Copy each line of the listing below exactly.

*****

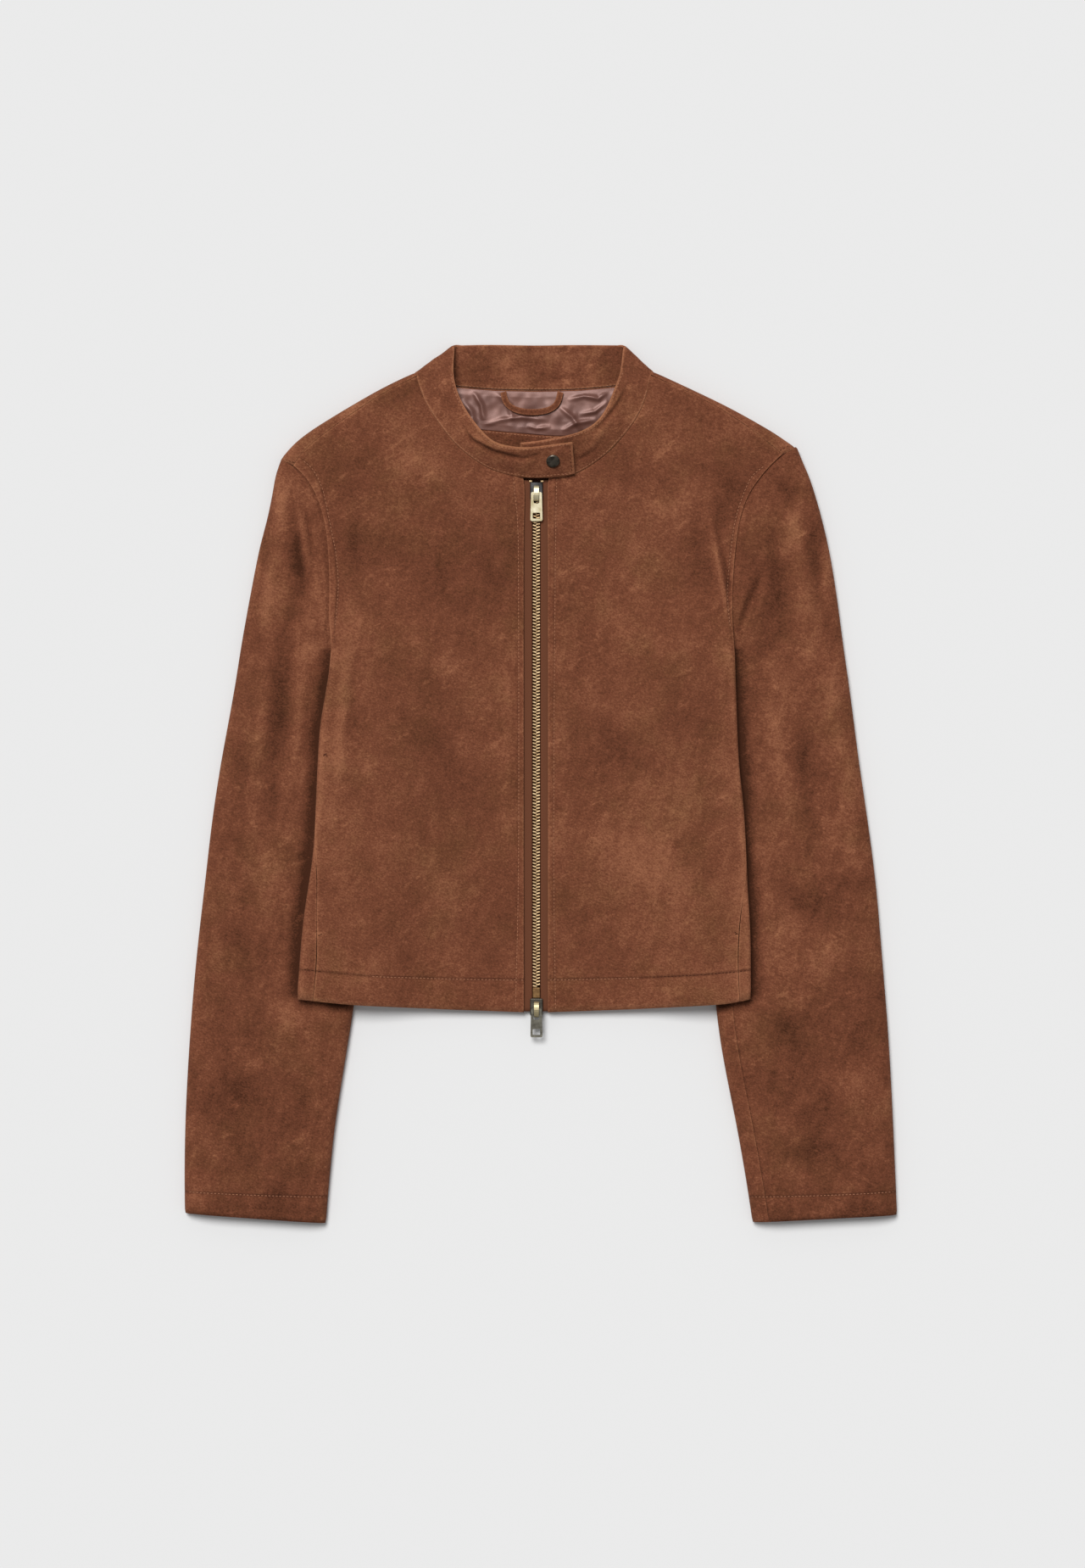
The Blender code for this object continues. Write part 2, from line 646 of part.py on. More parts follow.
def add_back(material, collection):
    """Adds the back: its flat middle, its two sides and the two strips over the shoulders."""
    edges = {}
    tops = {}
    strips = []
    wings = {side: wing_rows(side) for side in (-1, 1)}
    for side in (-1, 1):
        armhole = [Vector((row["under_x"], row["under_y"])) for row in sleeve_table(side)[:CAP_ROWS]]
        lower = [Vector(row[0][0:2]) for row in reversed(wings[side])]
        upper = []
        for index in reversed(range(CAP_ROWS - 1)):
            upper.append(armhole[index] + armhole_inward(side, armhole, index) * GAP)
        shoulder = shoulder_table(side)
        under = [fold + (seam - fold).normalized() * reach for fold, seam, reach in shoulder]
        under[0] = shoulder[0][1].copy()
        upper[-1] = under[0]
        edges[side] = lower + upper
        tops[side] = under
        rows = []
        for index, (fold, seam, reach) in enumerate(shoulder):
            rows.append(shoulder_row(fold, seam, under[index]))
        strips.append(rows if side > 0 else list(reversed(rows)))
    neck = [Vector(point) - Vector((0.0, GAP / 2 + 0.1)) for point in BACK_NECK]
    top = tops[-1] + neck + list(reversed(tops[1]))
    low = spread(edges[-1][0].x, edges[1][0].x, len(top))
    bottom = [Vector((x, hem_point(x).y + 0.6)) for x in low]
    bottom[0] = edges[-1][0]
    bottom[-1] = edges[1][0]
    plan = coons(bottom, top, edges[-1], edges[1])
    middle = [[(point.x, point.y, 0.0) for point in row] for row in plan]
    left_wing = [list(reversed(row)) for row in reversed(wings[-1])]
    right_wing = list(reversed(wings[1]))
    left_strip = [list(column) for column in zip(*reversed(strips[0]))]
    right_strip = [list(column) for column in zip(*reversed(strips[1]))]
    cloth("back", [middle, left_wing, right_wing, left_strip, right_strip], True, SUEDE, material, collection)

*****

Answer
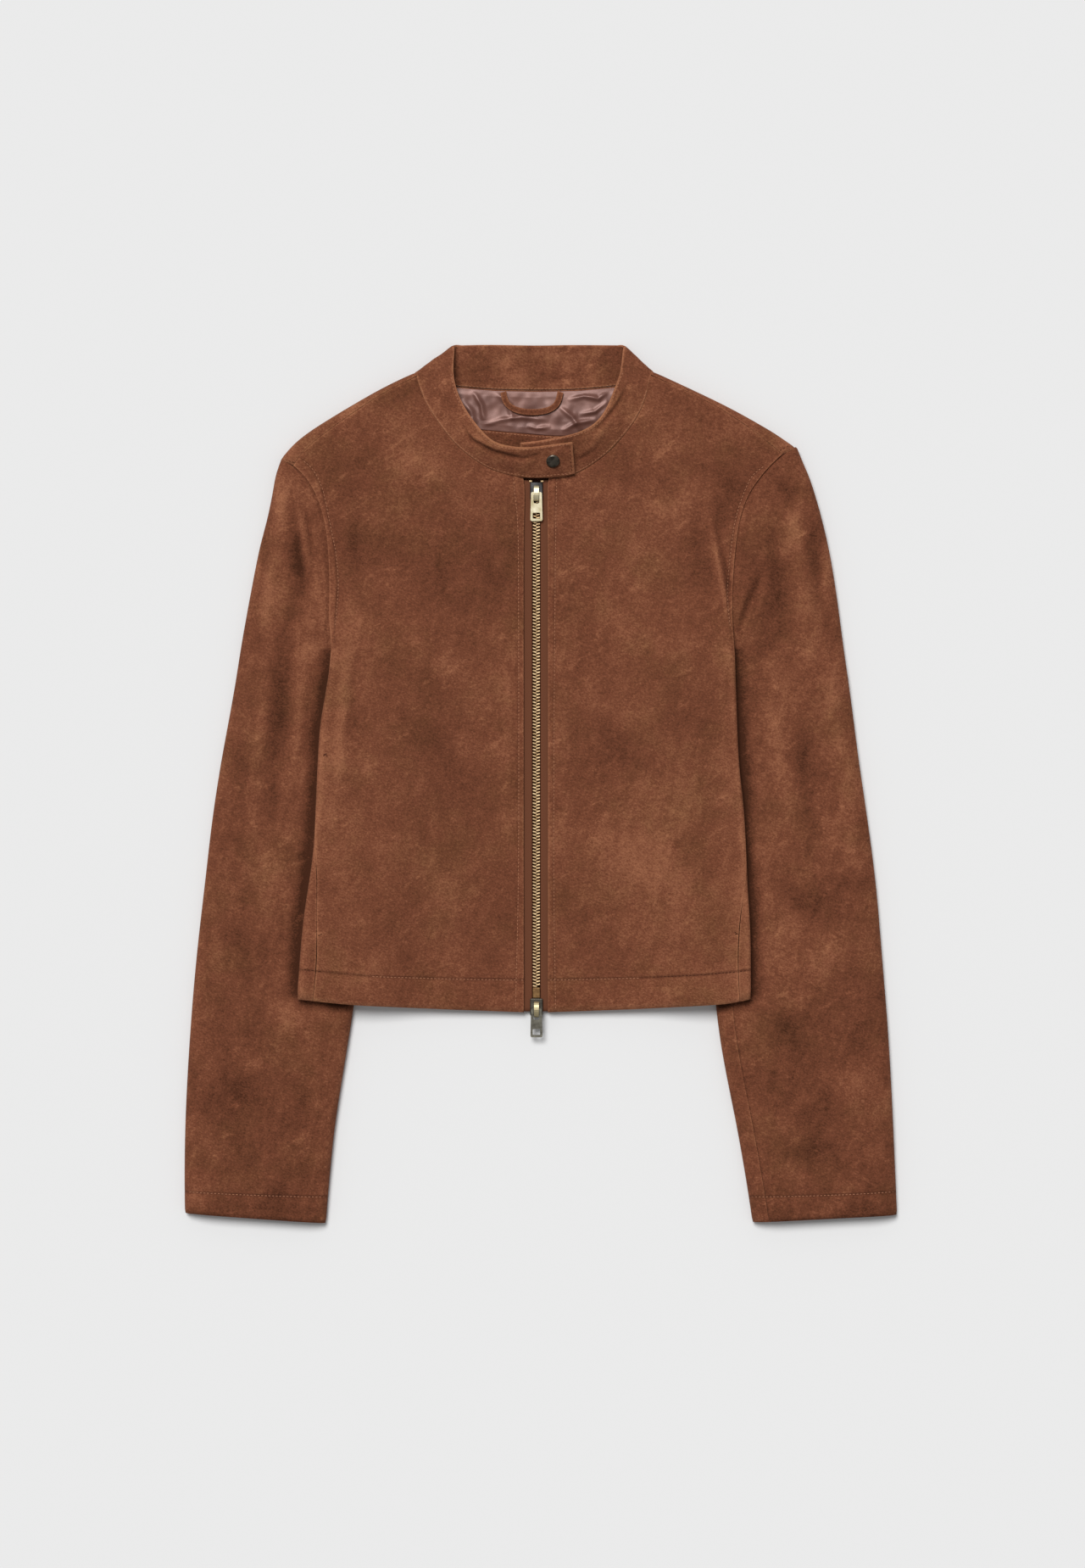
The Blender code for this object continues. Write part 2, from line 646 of part.py on. More parts follow.
def add_back(material, collection):
    """Adds the back: its flat middle, its two sides and the two strips over the shoulders."""
    edges = {}
    tops = {}
    strips = []
    wings = {side: wing_rows(side) for side in (-1, 1)}
    for side in (-1, 1):
        armhole = [Vector((row["under_x"], row["under_y"])) for row in sleeve_table(side)[:CAP_ROWS]]
        lower = [Vector(row[0][0:2]) for row in reversed(wings[side])]
        upper = []
        for index in reversed(range(CAP_ROWS - 1)):
            upper.append(armhole[index] + armhole_inward(side, armhole, index) * GAP)
        shoulder = shoulder_table(side)
        under = [fold + (seam - fold).normalized() * reach for fold, seam, reach in shoulder]
        under[0] = shoulder[0][1].copy()
        upper[-1] = under[0]
        edges[side] = lower + upper
        tops[side] = under
        rows = []
        for index, (fold, seam, reach) in enumerate(shoulder):
            rows.append(shoulder_row(fold, seam, under[index]))
        strips.append(rows if side > 0 else list(reversed(rows)))
    neck = [Vector(point) - Vector((0.0, GAP / 2 + 0.1)) for point in BACK_NECK]
    top = tops[-1] + neck + list(reversed(tops[1]))
    low = spread(edges[-1][0].x, edges[1][0].x, len(top))
    bottom = [Vector((x, hem_point(x).y + 0.6)) for x in low]
    bottom[0] = edges[-1][0]
    bottom[-1] = edges[1][0]
    plan = coons(bottom, top, edges[-1], edges[1])
    middle = [[(point.x, point.y, 0.0) for point in row] for row in plan]
    left_wing = [list(reversed(row)) for row in reversed(wings[-1])]
    right_wing = list(reversed(wings[1]))
    left_strip = [list(column) for column in zip(*reversed(strips[0]))]
    right_strip = [list(column) for column in zip(*reversed(strips[1]))]
    cloth("back", [middle, left_wing, right_wing, left_strip, right_strip], True, SUEDE, material, collection)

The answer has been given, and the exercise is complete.